BOSTON -- Sun, sand and scenery apparently aren't enough anymore. As prime beach season approaches, swimming areas around the country are finding it unusually difficult to fill lifeguard positions.

"It's the worst I've seen in the last 12 years," said Shawn DeRosa, who coordinates beach programs for the state of Massachusetts.Massachusetts has filled just 65 percent of its 420 lifeguarding jobs, and some Long Island beaches were closed over the Memorial Day weekend because there weren't enough guards. Hampton Beach, N.H., hasn't received enough applicants this year to fill its 36 openings.

In Myrtle Beach, S.C., the lack of interest in 30 available jobs baffles folks who remember when hundreds annually applied.

"It's a sign of society," said Tony Blackburn, general manager at John's Beach Service, a contractor that supplies guards. "Kids get out of high school and they don't want to do anything that resembles work."

It used to be that lifeguarding didn't resemble real work to many people. But in recent years, the training has taken on a more serious tone, more appropriate to the safety mission.

Guards in most states are now required to be certified in CPR and other lifesaving techniques for jobs that pay about $7 to $10 an hour.

Other summer work offers the same pay without the life-and-death pressure, said Laura Slane, associate director of aquatics at the YMCA's national headquarters in Chicago.

And many job seekers are taking advantage of a tight labor market, with students turning to career-related internships that look better on a resume than a summer at the beach, DeRosa said.
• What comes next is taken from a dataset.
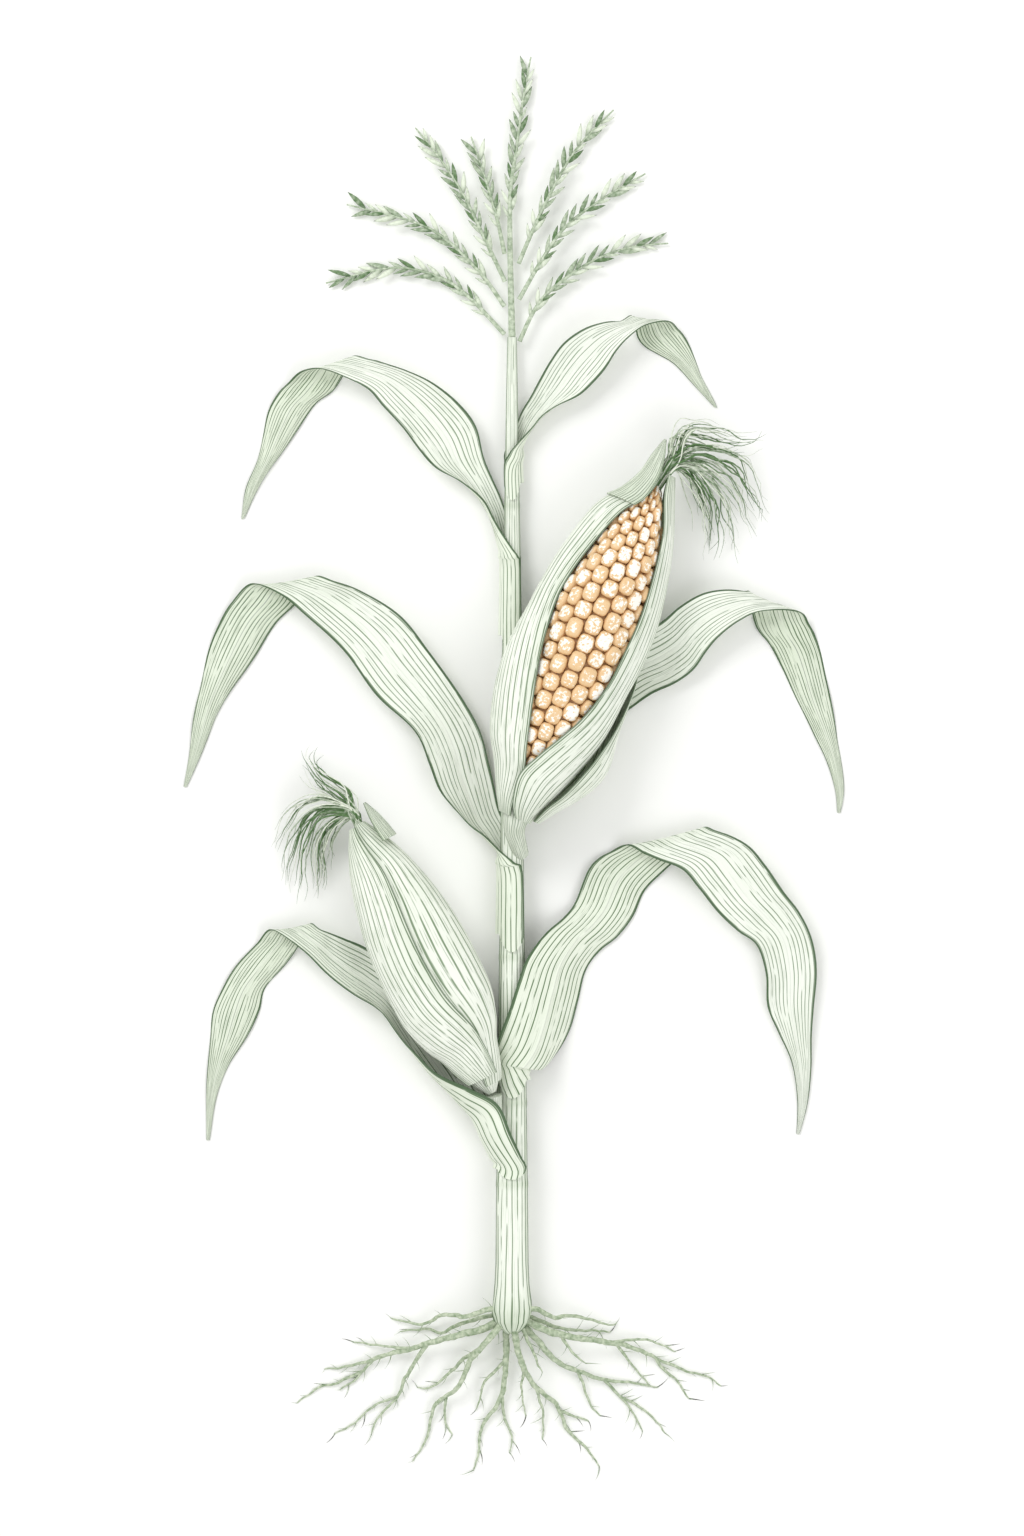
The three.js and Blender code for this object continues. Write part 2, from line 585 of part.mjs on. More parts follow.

Because of the staffing shortages, some beaches have focused their staffs on the most densely occupied areas, leaving stretches unguarded.

Still, in places like Los Angeles where the glamour -- and $18 an hour -- eclipse most other beaches, there is no shortage of applicants.

Capt. Mickey Gallagher of the Los Angeles County Fire Department Lifeguard Operations said the lifeguarding units are comparable to firefighting battalions, with rescue boats and four-wheel drive vehicles.